1. Quoted values being cast to numeric types

Example CSV:

"field1","field2"
"1",2
"2",3
df = pd.read_csv("example.csv")
print(df.dtypes)
Actual:

field1int64

Expected:

Since values are quoted, field1 should be inferred as object (string)

Suggested Fix Options:

Option 1: [Proposed] Add a flag infer_quoted_strings=True

df = pd.read_csv("example.csv", infer_quoted_strings=True)
print(df.dtypes) # field1 → object

Option 2: Auto-infer quoted numeric as strings

Internally if value was quoted, skip numeric coercion

# Current: "1" → 1 → int  
# Proposed: "1" → "1" → str

2. Columns with missing values default to object

Example CSV row:

"10" , , 0 , 0 ,"euia", 0 ,
df = pd.read_csv("example.csv")
print(df.dtypes)

Actual:

  • field2object
  • field7object

Expected:

  • field2Int32 (nullable int)
  • field7float64

Suggested Fix Options:

Add a flag dtype_backend="nullable" such that if a column has numeric-looking values + NA, fallback should prefer: - Int32 for integers with NA - float64 for float with NA

df = pd.read_csv("example.csv", dtype_backend="nullable") 
print(df.dtypes) # field2 → Int32, field7 → float64

3. Column names keep trailing spaces

CSV header:

"field1 ","field2 ","field5      " 

df = pd.read_csv("example.csv")
print(df.columns) # ['field1 ', 'field2 ', 'field5      ']] 

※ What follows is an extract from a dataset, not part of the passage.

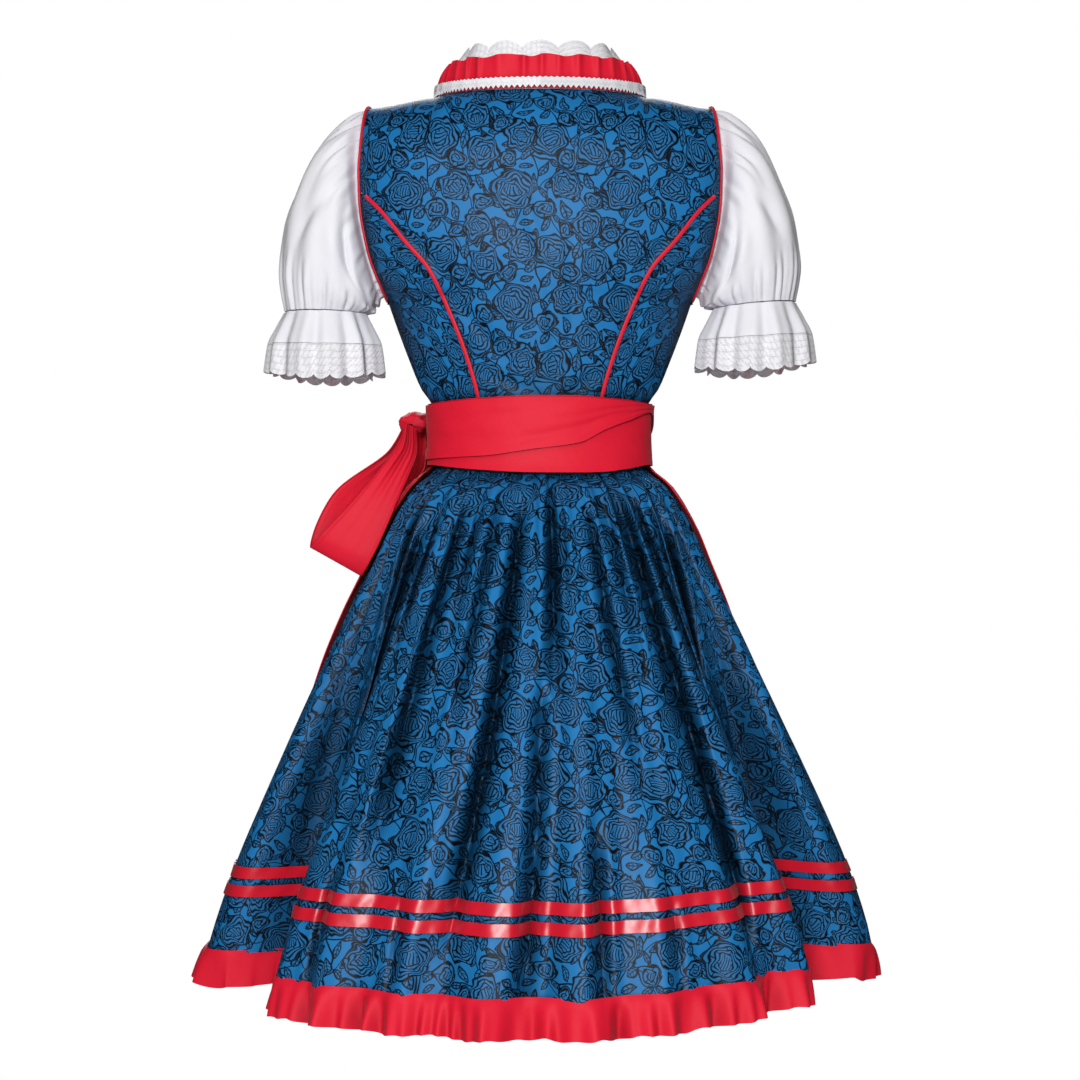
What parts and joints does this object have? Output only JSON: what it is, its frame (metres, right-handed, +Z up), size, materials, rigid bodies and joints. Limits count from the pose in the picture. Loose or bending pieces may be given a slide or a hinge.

Access like df["field5"] fails unless user matches exact spacing.

Suggested Fix Options:

Option 1: [Proposed] Add a flag strip_column_names=True

df = pd.read_csv("example.csv", strip_column_names=True)
print(df.columns) # ['field1', 'field2', 'field5']

Option 2: Just document a helper:

df.columns = df.columns.str.strip()

🙋‍♂️ Request for Direction

Would love to hear your thoughts on: - Which of the above ideas (if any) would be acceptable to implement? - Should these be separated into multiple issues/PRs or handled together? - Is it fine to add optional flags to control these behaviors?

Happy to start by writing tests first, or submitting a patch once the preferred approach is clear. Thanks!